[Start]

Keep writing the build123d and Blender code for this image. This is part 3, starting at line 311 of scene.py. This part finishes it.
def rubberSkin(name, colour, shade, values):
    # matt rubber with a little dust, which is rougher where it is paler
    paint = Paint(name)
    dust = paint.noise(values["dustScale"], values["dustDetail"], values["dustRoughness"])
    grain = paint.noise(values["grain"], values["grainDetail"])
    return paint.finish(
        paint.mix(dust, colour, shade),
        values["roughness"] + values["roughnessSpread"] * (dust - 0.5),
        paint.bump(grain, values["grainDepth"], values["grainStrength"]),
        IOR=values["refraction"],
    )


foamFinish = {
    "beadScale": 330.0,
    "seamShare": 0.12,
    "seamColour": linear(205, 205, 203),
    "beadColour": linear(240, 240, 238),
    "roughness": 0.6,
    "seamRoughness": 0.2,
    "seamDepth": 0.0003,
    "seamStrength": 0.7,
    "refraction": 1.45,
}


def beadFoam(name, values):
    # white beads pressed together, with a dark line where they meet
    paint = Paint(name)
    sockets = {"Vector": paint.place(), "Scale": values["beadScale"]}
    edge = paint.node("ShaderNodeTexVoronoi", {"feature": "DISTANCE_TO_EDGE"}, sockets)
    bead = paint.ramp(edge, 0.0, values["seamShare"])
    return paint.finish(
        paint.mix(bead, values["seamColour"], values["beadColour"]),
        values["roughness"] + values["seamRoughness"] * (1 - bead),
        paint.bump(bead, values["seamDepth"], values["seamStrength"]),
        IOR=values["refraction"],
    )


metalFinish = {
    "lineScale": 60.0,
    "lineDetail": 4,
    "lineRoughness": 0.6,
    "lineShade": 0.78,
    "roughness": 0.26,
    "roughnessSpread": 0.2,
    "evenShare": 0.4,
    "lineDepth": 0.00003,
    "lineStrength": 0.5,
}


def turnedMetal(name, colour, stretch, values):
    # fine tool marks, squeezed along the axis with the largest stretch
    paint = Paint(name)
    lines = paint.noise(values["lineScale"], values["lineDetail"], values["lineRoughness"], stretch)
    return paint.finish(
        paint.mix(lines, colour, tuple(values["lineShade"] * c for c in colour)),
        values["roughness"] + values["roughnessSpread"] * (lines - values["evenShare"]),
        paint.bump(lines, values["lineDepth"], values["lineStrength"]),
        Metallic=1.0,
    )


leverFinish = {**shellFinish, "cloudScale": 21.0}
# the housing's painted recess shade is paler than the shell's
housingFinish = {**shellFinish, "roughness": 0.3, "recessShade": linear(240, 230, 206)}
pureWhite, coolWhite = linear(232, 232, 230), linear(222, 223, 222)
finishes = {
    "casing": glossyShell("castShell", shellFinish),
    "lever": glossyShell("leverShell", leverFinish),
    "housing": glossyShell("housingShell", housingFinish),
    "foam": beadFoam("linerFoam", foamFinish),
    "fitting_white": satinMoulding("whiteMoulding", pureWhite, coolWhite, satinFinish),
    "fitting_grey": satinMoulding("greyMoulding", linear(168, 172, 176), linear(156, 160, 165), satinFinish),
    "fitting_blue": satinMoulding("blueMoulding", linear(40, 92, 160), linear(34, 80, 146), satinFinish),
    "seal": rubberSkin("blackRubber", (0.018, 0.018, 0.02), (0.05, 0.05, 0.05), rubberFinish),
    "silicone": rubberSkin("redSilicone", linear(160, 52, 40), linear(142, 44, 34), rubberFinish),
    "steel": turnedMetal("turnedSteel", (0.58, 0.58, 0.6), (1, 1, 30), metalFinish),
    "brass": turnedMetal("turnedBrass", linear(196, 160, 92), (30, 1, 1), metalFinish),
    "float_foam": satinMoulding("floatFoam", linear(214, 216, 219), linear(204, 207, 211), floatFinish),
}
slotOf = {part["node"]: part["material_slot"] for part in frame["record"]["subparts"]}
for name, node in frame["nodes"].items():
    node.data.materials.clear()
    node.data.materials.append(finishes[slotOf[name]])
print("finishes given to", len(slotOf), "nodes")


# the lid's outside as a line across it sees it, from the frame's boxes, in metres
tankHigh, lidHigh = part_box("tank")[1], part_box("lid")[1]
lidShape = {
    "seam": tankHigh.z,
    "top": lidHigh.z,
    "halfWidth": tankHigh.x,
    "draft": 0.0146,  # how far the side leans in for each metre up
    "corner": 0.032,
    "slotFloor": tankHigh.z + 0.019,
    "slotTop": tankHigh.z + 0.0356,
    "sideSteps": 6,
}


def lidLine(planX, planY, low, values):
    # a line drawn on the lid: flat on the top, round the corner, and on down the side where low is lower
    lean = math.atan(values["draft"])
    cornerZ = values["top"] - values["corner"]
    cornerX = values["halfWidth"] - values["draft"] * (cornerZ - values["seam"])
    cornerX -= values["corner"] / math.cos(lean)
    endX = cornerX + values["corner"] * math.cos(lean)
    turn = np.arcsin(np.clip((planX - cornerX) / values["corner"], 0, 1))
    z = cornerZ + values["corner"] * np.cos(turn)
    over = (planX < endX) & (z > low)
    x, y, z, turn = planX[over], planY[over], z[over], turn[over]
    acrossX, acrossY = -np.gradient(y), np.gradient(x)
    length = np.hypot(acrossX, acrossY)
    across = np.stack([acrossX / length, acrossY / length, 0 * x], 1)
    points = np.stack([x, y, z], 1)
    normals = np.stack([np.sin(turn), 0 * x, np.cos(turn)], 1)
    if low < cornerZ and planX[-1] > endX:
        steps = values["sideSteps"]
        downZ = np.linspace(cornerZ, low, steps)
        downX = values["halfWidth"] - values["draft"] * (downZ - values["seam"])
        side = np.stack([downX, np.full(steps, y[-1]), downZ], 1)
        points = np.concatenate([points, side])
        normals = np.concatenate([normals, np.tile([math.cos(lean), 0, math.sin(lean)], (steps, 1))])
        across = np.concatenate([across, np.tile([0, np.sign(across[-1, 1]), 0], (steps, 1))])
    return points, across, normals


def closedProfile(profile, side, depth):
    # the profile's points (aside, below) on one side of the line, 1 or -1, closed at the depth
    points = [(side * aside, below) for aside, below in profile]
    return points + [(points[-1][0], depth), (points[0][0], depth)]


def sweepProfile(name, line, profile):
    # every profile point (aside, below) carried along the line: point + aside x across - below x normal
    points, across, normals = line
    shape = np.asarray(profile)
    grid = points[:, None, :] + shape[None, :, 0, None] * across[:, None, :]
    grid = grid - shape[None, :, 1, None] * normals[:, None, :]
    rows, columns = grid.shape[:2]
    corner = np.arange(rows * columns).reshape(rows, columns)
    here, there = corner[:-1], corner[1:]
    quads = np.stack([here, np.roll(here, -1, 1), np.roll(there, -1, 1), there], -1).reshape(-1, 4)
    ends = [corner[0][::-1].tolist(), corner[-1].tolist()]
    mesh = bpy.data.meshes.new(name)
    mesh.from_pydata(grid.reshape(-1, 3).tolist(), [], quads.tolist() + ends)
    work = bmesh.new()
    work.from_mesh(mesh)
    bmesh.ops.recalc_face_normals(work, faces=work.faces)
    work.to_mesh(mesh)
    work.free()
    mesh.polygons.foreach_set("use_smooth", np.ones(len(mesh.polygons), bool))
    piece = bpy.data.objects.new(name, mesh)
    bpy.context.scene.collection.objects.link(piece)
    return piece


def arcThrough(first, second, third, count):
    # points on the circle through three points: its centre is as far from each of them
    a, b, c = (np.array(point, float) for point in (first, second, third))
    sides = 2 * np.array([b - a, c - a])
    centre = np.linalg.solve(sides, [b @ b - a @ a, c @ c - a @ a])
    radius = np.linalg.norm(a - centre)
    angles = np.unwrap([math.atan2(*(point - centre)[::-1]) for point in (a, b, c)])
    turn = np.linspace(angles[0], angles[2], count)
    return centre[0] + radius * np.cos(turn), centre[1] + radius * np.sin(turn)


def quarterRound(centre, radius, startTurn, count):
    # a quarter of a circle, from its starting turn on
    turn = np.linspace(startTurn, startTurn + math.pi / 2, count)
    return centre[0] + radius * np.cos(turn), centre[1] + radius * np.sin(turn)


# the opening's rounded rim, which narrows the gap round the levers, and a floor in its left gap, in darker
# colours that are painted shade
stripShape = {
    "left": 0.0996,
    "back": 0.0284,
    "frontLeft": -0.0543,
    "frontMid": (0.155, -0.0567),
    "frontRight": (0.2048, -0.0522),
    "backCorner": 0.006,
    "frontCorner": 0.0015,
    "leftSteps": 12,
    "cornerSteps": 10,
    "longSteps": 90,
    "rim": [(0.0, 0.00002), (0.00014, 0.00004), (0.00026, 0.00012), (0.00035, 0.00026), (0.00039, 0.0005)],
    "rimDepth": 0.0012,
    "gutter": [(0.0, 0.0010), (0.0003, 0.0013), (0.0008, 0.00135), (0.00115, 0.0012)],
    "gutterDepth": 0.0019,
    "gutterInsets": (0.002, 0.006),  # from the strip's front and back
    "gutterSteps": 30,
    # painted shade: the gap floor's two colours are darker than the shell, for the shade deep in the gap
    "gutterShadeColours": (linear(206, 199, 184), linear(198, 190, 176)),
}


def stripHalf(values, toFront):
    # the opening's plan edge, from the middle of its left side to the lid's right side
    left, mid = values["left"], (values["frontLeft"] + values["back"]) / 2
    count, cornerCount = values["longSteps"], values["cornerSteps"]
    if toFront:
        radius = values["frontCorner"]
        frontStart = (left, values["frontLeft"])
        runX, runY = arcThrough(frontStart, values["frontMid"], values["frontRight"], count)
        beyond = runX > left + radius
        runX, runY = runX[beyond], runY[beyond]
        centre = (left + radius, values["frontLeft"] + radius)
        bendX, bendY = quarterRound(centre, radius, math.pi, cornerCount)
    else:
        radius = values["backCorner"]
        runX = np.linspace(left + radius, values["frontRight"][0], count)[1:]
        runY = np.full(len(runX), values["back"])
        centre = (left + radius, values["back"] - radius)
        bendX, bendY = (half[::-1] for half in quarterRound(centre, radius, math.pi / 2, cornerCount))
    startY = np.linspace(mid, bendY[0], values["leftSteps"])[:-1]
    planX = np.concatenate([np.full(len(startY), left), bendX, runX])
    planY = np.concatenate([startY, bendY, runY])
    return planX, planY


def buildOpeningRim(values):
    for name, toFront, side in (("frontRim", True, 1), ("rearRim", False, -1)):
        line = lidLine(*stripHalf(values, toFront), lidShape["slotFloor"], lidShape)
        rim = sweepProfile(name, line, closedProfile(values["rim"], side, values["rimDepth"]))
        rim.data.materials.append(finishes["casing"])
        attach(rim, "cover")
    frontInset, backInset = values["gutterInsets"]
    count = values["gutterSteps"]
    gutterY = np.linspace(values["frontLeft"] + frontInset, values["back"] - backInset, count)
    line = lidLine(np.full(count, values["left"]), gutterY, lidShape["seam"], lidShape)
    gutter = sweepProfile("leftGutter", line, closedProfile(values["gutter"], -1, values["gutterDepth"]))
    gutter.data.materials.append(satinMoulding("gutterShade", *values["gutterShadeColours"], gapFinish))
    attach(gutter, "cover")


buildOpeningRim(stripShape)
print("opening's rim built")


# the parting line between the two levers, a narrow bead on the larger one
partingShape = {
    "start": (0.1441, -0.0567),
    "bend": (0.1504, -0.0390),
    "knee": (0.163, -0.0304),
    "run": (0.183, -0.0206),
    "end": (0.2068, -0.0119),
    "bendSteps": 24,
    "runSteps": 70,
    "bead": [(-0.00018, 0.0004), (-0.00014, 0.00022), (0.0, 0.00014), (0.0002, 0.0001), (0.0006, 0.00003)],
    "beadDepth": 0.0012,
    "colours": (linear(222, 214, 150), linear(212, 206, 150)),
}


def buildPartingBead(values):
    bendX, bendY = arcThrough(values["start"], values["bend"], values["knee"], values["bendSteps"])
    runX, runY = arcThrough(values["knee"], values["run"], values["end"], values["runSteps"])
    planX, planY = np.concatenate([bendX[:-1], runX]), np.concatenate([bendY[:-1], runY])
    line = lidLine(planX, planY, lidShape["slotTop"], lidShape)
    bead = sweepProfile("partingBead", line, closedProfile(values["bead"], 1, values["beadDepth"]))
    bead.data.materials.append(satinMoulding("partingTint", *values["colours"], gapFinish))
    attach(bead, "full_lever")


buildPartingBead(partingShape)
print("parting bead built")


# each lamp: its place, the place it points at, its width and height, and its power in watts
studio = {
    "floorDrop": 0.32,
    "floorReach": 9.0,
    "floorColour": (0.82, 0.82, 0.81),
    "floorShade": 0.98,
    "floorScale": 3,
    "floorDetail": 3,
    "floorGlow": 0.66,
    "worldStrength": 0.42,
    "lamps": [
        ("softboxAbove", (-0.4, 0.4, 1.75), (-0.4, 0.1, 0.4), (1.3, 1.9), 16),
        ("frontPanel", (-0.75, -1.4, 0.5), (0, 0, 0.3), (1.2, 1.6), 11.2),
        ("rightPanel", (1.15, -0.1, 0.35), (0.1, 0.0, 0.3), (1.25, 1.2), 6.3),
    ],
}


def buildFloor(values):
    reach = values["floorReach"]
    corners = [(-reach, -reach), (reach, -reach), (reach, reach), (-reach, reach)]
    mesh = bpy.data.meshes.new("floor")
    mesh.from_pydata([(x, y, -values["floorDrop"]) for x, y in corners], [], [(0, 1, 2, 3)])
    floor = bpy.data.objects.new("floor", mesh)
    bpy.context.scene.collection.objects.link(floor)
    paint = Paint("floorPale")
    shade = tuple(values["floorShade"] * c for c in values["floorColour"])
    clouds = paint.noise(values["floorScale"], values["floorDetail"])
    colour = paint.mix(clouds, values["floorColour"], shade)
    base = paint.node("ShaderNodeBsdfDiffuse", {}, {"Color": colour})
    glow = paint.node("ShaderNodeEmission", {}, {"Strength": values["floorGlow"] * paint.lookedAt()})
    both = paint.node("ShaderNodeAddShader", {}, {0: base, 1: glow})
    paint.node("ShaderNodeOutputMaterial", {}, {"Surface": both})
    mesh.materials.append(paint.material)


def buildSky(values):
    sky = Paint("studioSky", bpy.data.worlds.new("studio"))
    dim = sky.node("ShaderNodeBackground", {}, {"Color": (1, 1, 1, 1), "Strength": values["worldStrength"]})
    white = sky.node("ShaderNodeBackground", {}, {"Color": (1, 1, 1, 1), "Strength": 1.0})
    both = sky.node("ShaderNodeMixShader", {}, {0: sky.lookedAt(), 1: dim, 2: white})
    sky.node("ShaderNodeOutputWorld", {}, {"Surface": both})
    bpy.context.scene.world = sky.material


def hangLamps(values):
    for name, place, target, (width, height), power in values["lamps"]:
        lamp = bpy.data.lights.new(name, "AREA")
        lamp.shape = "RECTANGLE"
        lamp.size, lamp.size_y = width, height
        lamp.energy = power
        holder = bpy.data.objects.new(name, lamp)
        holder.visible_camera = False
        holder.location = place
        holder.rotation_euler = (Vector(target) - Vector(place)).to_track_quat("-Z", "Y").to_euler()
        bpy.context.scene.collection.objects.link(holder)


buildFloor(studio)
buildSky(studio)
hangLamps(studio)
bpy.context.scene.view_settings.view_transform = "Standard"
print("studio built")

[End]

- [Problem to work on]
Whichever lines contain the string "finishes", select and copy them.

- [Expected answer]
Keep writing the build123d and Blender code for this image. This is part 3, starting at line 311 of scene.py. This part finishes it.
finishes = {
    node.data.materials.append(finishes[slotOf[name]])
print("finishes given to", len(slotOf), "nodes")
        rim.data.materials.append(finishes["casing"])